To be done
The data below holds a line containing "middle = (BAND_OUTER + BAND_INNER) / 2" and a line containing "bpy.data.objects.remove(obj)"; please quote exactly those two lines and every line between them, and nothing else.

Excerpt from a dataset
^^^^^^^^
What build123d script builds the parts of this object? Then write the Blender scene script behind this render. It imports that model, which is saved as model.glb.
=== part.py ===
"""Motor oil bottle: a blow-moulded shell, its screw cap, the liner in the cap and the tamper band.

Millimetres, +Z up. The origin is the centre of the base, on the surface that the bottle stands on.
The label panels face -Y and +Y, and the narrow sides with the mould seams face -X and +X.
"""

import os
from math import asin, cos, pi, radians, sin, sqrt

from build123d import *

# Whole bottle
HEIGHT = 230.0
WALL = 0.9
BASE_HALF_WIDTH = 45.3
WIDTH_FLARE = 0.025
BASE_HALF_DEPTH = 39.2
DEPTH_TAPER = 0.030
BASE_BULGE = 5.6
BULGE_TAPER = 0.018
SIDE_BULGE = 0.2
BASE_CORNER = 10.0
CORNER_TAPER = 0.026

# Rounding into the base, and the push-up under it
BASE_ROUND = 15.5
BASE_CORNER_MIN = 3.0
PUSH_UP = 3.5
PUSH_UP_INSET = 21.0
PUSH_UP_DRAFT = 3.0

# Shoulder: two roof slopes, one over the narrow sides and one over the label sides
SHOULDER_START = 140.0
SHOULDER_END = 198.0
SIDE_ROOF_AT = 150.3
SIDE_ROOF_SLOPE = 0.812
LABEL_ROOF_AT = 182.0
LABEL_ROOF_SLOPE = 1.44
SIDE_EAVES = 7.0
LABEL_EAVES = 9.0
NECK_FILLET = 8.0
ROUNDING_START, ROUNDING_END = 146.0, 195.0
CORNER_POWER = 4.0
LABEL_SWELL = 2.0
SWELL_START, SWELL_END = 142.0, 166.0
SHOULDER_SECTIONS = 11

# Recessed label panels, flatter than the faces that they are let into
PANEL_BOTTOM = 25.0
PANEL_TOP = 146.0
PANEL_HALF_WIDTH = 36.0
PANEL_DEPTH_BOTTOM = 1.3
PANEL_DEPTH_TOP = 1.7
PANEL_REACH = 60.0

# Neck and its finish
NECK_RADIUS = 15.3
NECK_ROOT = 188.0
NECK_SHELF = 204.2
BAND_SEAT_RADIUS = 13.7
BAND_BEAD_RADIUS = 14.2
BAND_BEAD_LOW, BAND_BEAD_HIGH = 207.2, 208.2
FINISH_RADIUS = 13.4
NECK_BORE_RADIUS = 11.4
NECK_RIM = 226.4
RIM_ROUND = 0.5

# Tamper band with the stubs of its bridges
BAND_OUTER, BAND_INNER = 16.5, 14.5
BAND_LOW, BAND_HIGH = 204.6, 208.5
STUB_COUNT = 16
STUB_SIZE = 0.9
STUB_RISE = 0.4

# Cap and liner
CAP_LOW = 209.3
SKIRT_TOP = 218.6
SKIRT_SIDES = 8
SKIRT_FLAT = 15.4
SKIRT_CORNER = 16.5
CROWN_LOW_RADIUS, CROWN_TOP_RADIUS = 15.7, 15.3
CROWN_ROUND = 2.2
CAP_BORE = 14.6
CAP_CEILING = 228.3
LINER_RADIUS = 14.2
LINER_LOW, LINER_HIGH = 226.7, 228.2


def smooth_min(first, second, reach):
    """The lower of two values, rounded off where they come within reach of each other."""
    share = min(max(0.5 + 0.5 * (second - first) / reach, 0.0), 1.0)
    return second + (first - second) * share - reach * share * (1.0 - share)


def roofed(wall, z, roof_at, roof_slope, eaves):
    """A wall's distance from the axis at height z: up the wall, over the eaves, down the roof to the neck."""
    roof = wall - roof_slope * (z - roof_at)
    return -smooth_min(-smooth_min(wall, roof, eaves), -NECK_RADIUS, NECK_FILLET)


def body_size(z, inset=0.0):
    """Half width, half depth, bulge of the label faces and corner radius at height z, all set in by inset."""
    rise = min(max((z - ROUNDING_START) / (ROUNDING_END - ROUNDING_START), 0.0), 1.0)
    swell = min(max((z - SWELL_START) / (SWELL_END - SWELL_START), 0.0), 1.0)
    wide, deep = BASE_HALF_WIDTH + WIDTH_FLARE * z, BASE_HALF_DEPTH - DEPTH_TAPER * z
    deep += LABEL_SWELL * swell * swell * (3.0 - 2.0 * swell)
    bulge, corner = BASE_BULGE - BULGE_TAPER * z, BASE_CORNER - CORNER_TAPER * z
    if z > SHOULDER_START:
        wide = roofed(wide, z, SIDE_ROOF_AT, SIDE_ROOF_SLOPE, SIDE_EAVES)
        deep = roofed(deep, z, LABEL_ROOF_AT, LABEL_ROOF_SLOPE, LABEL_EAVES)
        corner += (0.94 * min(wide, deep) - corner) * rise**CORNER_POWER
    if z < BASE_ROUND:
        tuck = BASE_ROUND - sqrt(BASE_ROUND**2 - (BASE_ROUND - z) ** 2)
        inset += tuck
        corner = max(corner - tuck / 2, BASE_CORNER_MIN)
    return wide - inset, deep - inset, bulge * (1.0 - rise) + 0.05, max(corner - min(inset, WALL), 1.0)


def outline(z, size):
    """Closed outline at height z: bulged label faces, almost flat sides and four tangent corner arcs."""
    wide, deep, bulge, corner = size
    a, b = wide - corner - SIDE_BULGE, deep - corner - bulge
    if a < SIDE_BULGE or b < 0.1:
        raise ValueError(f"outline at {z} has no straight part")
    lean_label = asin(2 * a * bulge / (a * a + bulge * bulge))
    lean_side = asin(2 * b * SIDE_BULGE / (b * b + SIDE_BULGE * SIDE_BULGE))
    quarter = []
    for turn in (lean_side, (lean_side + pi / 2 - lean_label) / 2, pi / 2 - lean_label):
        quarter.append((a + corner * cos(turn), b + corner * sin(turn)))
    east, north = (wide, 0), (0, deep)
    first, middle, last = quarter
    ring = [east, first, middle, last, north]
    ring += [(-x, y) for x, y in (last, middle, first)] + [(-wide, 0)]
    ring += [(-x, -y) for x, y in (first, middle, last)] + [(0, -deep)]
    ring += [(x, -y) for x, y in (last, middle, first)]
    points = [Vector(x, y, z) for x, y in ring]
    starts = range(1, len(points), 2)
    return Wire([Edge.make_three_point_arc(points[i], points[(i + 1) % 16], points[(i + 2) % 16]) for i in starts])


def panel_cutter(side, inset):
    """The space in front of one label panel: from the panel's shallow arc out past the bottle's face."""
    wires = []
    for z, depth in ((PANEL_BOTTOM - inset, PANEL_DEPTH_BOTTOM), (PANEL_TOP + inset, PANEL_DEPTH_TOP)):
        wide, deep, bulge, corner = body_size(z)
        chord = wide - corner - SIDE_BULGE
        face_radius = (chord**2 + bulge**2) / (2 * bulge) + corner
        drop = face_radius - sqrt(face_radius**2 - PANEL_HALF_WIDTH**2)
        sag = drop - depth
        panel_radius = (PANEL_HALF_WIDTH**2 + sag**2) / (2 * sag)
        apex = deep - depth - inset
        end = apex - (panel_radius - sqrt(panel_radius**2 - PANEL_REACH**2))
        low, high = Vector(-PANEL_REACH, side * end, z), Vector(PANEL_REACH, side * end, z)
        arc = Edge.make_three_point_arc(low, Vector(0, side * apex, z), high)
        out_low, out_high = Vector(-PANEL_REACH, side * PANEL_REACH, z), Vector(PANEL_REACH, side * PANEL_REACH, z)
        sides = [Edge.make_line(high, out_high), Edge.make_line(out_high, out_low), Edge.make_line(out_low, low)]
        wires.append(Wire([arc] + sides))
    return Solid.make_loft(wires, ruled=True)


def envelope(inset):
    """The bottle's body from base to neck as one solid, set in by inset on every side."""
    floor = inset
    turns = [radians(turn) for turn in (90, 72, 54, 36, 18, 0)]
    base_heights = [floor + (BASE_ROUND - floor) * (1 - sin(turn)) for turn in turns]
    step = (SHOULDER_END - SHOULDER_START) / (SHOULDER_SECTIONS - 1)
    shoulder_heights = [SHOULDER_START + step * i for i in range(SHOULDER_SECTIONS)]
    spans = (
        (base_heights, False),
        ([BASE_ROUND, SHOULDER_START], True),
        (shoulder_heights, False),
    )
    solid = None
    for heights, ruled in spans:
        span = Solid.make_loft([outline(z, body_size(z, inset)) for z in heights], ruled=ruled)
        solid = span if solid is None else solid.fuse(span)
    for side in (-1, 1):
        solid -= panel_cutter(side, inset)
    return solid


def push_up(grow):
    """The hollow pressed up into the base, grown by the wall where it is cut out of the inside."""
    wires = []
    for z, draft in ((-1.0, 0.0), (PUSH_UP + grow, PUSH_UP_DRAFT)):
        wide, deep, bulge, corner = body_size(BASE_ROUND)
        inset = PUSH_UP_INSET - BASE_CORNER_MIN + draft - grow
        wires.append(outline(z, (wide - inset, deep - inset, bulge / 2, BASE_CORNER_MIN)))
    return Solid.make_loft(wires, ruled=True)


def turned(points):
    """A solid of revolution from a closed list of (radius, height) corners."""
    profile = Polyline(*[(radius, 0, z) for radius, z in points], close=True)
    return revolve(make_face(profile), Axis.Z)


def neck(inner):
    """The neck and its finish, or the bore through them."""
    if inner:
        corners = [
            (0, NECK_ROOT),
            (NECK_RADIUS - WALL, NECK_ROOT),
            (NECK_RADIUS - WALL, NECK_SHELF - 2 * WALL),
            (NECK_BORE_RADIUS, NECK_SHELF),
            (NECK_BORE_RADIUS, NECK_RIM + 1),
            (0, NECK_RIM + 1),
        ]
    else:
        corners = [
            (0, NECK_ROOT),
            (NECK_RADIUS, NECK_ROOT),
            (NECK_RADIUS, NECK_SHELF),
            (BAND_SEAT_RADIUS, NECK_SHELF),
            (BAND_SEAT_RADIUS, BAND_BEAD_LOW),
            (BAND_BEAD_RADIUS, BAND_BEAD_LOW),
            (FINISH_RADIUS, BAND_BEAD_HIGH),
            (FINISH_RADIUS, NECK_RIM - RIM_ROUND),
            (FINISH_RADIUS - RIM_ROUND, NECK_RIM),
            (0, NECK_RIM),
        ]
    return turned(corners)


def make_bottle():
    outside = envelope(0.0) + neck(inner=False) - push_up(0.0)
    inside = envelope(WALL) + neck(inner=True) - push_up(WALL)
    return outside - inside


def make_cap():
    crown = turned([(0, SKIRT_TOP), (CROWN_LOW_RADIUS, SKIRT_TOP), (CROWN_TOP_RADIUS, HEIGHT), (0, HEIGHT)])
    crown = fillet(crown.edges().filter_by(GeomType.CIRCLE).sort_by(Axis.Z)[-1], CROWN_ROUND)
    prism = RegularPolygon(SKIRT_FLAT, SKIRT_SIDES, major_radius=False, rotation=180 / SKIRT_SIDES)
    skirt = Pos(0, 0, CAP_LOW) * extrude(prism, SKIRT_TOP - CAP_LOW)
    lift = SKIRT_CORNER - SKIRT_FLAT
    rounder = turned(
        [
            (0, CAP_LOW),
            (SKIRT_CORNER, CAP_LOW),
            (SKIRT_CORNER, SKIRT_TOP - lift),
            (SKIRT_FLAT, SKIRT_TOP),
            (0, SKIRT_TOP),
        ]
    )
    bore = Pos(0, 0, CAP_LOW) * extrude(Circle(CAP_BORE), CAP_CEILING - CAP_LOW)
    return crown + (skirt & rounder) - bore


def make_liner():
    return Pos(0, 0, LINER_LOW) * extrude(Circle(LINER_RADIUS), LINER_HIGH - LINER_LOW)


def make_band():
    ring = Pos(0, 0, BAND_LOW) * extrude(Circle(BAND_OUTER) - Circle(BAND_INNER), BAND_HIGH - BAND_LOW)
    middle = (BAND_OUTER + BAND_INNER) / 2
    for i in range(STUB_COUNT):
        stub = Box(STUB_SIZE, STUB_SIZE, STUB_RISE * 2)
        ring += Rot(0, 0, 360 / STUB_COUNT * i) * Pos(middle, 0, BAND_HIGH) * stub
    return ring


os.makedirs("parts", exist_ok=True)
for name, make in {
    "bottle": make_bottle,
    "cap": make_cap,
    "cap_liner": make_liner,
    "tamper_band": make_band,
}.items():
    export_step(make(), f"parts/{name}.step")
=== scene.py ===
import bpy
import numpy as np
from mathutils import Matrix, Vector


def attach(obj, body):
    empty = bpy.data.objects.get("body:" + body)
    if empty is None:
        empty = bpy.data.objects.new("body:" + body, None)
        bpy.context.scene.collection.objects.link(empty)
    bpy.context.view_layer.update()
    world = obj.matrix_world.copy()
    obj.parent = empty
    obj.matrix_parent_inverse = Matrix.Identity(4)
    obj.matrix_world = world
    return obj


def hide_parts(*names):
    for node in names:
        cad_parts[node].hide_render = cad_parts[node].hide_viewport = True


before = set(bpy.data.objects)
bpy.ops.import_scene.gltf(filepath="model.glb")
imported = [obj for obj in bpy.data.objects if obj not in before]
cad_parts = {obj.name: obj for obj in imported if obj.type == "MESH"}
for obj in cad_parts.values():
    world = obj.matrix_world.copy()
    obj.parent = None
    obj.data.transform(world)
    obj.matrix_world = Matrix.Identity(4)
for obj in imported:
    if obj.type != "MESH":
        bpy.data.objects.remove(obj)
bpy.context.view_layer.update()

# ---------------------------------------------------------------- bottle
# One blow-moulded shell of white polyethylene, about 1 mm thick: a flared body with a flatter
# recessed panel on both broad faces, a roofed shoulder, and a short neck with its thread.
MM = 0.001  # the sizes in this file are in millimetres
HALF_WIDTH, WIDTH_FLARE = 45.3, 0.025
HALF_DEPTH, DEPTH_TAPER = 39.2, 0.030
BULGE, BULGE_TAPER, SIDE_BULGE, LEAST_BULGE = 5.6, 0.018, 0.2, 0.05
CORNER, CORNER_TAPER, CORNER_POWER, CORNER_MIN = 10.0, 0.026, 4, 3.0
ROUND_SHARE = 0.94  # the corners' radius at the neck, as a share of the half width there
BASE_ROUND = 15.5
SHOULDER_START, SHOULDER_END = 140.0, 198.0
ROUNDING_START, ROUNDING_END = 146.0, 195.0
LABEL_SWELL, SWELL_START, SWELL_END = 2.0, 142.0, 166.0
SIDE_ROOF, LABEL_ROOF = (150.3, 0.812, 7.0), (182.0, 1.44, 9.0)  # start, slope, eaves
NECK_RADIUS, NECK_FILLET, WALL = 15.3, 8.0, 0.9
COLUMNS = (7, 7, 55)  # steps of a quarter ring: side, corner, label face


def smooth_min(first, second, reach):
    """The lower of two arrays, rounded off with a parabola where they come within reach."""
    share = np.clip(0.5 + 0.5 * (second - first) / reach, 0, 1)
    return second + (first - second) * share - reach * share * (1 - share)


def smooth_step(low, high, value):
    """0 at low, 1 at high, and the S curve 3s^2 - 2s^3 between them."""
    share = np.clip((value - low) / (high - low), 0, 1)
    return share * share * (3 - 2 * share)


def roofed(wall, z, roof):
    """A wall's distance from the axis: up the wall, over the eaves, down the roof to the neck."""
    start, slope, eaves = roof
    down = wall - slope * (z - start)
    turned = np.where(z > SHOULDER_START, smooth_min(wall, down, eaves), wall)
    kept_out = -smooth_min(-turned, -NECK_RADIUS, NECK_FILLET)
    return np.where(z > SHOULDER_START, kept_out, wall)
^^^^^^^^
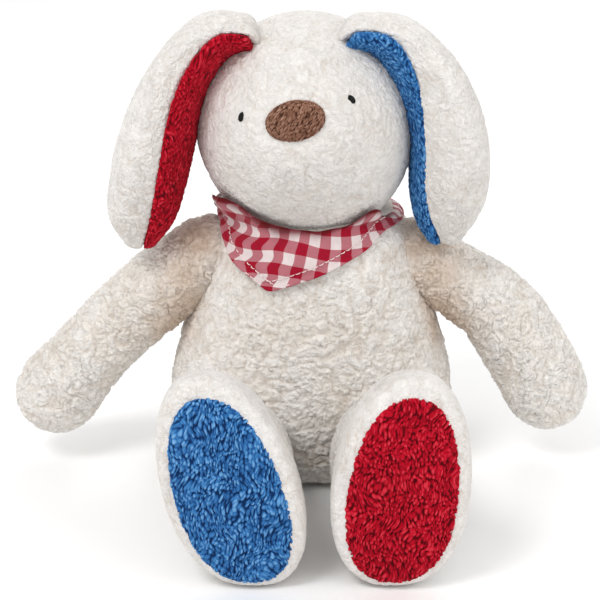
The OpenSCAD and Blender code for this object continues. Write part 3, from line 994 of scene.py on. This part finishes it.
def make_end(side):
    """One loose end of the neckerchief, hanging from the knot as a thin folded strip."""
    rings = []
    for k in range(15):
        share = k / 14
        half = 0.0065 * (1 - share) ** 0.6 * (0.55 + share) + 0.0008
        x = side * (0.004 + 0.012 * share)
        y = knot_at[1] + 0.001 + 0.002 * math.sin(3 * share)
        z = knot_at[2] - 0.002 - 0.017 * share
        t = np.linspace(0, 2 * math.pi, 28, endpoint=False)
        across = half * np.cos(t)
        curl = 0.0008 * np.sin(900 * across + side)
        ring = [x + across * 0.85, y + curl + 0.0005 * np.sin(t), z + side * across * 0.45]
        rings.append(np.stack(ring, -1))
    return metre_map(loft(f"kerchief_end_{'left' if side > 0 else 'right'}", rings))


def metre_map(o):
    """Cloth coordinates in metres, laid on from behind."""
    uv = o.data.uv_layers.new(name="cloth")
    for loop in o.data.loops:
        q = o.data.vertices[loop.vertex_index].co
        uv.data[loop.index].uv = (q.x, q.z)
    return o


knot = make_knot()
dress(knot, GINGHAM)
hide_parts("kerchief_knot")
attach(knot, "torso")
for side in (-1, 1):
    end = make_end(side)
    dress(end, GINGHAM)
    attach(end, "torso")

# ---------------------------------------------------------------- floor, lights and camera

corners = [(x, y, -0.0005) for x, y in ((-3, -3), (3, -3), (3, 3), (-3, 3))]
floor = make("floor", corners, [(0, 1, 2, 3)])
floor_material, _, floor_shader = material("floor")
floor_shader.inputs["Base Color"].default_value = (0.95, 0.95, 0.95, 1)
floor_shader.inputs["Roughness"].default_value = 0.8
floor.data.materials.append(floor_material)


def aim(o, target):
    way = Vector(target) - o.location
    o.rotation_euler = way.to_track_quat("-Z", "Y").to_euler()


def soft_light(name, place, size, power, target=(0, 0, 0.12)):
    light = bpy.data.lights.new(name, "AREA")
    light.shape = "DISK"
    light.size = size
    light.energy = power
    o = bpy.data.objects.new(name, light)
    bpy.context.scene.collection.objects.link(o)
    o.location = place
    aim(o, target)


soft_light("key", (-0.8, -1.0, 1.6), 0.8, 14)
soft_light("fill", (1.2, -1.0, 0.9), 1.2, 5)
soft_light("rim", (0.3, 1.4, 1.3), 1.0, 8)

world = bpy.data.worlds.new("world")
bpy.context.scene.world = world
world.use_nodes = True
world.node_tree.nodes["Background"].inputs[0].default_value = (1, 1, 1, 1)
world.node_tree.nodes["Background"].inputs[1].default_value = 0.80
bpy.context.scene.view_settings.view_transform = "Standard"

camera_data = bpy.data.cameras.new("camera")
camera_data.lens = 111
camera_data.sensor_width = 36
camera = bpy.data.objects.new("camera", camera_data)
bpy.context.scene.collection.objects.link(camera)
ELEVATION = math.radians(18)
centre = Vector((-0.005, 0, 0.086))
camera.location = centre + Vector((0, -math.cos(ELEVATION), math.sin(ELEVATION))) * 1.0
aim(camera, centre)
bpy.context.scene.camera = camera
^^^^^^^^
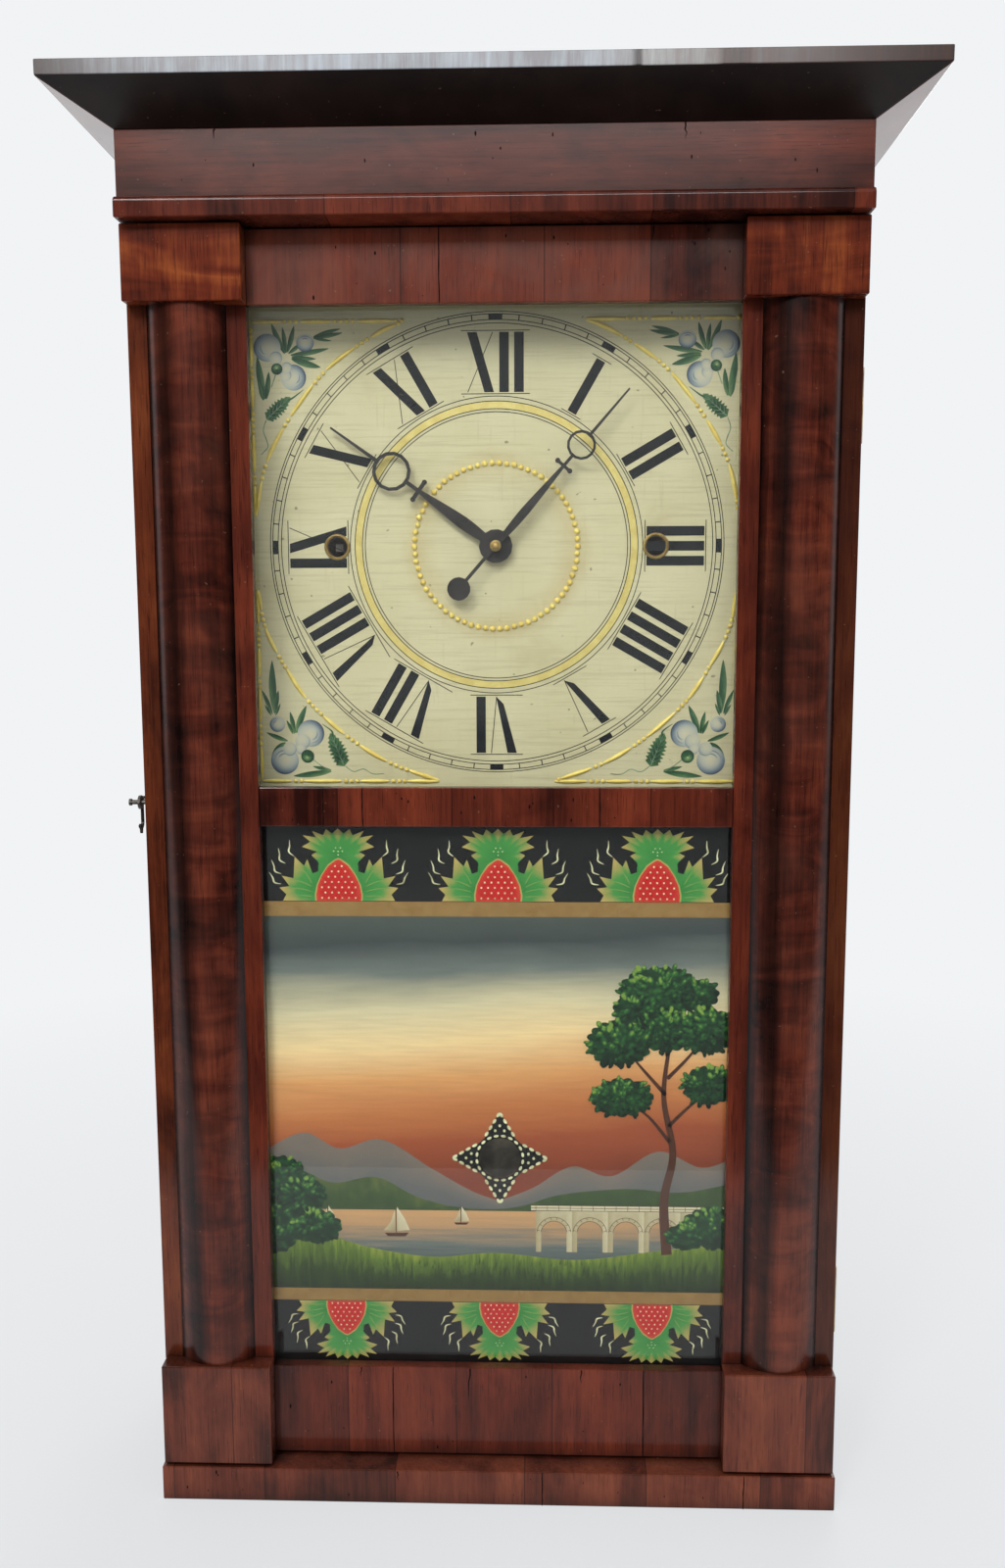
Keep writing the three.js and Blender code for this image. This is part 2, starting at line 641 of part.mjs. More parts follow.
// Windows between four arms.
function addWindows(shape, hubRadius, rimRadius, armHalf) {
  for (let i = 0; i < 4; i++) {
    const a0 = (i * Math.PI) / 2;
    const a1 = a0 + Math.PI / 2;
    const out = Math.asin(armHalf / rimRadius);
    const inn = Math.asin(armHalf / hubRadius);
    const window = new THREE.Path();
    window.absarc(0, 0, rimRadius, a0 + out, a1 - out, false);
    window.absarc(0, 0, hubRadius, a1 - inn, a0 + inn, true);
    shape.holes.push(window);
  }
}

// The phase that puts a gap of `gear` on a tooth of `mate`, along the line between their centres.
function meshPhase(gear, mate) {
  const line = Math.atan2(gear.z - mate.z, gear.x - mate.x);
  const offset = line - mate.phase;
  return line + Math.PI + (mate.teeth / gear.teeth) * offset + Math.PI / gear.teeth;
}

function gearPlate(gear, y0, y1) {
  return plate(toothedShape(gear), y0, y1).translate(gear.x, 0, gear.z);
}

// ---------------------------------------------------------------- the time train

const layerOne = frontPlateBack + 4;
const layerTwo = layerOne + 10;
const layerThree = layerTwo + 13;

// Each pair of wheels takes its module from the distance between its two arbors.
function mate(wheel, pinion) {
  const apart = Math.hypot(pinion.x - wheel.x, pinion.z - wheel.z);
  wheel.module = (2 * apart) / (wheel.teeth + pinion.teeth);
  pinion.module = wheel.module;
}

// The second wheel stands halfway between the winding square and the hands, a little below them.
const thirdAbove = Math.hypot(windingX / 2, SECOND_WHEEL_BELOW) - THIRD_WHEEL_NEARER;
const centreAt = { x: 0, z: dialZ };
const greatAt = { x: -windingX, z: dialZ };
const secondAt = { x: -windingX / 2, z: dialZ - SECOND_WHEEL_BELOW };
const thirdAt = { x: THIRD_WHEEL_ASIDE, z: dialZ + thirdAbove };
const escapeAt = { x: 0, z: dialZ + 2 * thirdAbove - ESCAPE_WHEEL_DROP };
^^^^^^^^
Task solution
    middle = (BAND_OUTER + BAND_INNER) / 2
    for i in range(STUB_COUNT):
        stub = Box(STUB_SIZE, STUB_SIZE, STUB_RISE * 2)
        ring += Rot(0, 0, 360 / STUB_COUNT * i) * Pos(middle, 0, BAND_HIGH) * stub
    return ring


os.makedirs("parts", exist_ok=True)
for name, make in {
    "bottle": make_bottle,
    "cap": make_cap,
    "cap_liner": make_liner,
    "tamper_band": make_band,
}.items():
    export_step(make(), f"parts/{name}.step")
=== scene.py ===
import bpy
import numpy as np
from mathutils import Matrix, Vector


def attach(obj, body):
    empty = bpy.data.objects.get("body:" + body)
    if empty is None:
        empty = bpy.data.objects.new("body:" + body, None)
        bpy.context.scene.collection.objects.link(empty)
    bpy.context.view_layer.update()
    world = obj.matrix_world.copy()
    obj.parent = empty
    obj.matrix_parent_inverse = Matrix.Identity(4)
    obj.matrix_world = world
    return obj


def hide_parts(*names):
    for node in names:
        cad_parts[node].hide_render = cad_parts[node].hide_viewport = True


before = set(bpy.data.objects)
bpy.ops.import_scene.gltf(filepath="model.glb")
imported = [obj for obj in bpy.data.objects if obj not in before]
cad_parts = {obj.name: obj for obj in imported if obj.type == "MESH"}
for obj in cad_parts.values():
    world = obj.matrix_world.copy()
    obj.parent = None
    obj.data.transform(world)
    obj.matrix_world = Matrix.Identity(4)
for obj in imported:
    if obj.type != "MESH":
        bpy.data.objects.remove(obj)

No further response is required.